Neither of the two men, at these times, showed the least hostility toward me, and everything went so smoothly, so amiably, that I had an absurd impression of being “one of the family.”
Meursault shows his oblivious estimation of the magistrate and his lawyer as they handle him after his arrest. They treat him with respect and without malice, which lulls him into believing that they are his friends. The magistrate breaks this self-delusion when he escorts him to the door, calls him Mr. Antichrist, and hands him back to his jailers. Meursault repeatedly reveals a lack of a sense of reality.

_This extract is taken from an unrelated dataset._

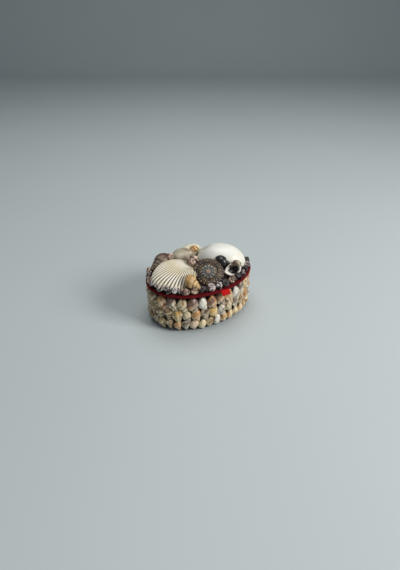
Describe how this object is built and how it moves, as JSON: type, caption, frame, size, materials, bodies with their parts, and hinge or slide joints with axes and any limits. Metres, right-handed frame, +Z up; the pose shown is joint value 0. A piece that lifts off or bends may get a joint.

Still, to my mind he overdid it, and I’d have liked to have a chance of explaining to him, in a quite friendly, almost affectionate way, that I have never been able really to regret anything in all my life. I’ve always been far too much absorbed in the present moment, or the immediate future, to think back.
Meursault reacts to the Prosecutor’s closing argument that he did not show the least bit of regret for his actions. He will soon hear the Prosecutor say that, unlike normal men, he has no soul. Meursault expresses a tenet of existentialism here: Each individual possesses only the present moment in which to act. The concepts of past and future are essentially irrelevant to meaning.
And I, too, felt ready to start life all over again. It was as if that great rush of anger had washed me clean, emptied me of hope, and, gazing up at the dark sky spangled with its signs and stars, for the first time, the first, I laid my heart open to the benign indifference of the universe.
The novel ends with Meursault’s epiphany that quickly follows his burst of anger at the chaplain. Meursault’s anger resulted in a kind of baptism that cleared away his confusion. He lets go of any expectations for life and accepts the universe’s indifference. He embraces meaninglessness as a kindness.